If you want to understand why Lenovo is turning its smartphone business inside out – from dropping the Motorola name to gutting Motorola’s Chicago operations through layoffs to management changes – then check out the latest global statistics from IDC. They aren’t good for Lenovo.

The grim news casts a shadow over Lenovo’s recent endeavors to re-ignite growth such as a new phone with virtual reality capabilities in India and a forthcoming 3D augmented reality phone it is developing with Google. (Check out the multiple links with this post to track what’s happened at Lenovo-Motorola over the past several months.)

Just a year ago, Lenovo wrapped up its acquisition of Motorola Mobility, a deal that cost the world’s No. 1 PC maker some $3 billion as it sought to further diversify away from reliance on computers.

That deal vaulted Lenovo, which operates one of its two global headquarters in the Triangle, into the top tier of global smartphone vendors when statistics from both companies were combined.

As of Dec. 31, Lenovo still is a Top 5 seller, but its combined market share and sales are both down substantially from a year earlier.

According to research firm IDC, Lenovo’s end-of-2014 combined market share with Motorola was 7.2 percent.

Now, it’s down to 5.16 percent.

That’s a whopping loss of more than 21 percent.

Sales numbers plunged from 93.7 million a year ago to 73.9 million.

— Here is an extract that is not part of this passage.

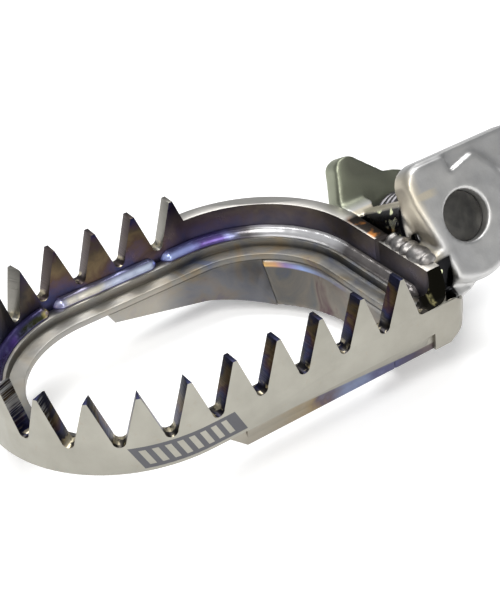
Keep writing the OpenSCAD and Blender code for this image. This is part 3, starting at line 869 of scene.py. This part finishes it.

Despite the changes Lenovo began making when it became clear things were going haywire following the closing of the acquisition, numbers did not improve in the fourth quarter.

IDC reports that Lenovo’s combined market share in Q4 2014 was 6.5 percent.

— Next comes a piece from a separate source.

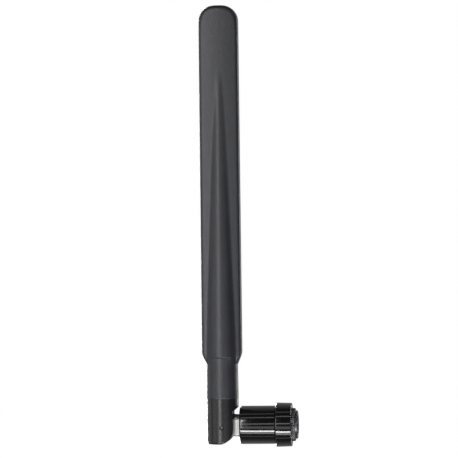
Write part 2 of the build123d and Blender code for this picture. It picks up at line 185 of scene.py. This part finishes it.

In the latest quarter, that share fell to 5.1 percent, a decline of more than 18 percent.

Sales toppled to 20.2 million from 24.7 million.

Ouch.

A positive spin

Only when one looks at Lenovo numbers from a year ago minus Motorola do the numbers become positive.

IF you look only at Lenovo smartphone sales in 2015, the total was 74 million, up 24.5 percent from 2014.

Market share improved to 5.2 percent from 4.6 percent.

The trend did show something of a reversal with sales at 202 million, up from 14.1 million a year earlier.

Market share improved to 5.1 percent from 3.7 percent.

What’s happening?

In a brief summary, IDC noted all the changes taking place at Lenovo:

“Lenovo, just over one year after its acquisition of Motorola, was still trying to find its feet amidst organizational changes while facing greater competition in its domestic market from smaller, local competitors at the low end.

“The Motorola brand, strong in 2014 in the Americas with the Moto G and Moto X, saw fewer groundbreaking new models in 2015. The Motorola name will be shortened to just “Moto” and be used for high-end devices while the “Vibe” brand from Lenovo will represent the low-end.

“Lenovo will also put its faith entirely in Motorola as they have elected Moto to design, develop, and manufacture smartphone products going forward.”

The overall market

Lenovo’s troubles contrast sharply with the fortunes of the other top five smartphone vendors.

Overall, shipments climbed 10 percent.

No. 1 Samsung grew 2.1 percent.

Apple, at No. 2, surged more than 20 percent.

But Huawei, the China-based rival of Lenovo which ranks No. 3, soared more than 40 percent.

“Usually the conversation in the smartphone market revolves around Samsung and Apple, but Huawei’s strong showing for both the quarter and the year speak to how much it has grown as an international brand,” said Melissa Chau, Senior Research Manager with IDC’s Worldwide Quarterly Mobile Phone Tracker, in a statement.

“While there is a lot of uncertainty around the economic slowdown in China, Huawei is one of the few brands from China that has successfully diversified worldwide, with almost half of its shipments going outside of China. Huawei is poised to be in a good position to hold onto a strong number 3 over the next year.”

And Xiamoi, at No. 5, climbed 23 percent, putting Lenovo’s grip on No. 4 at risk if the trend continues.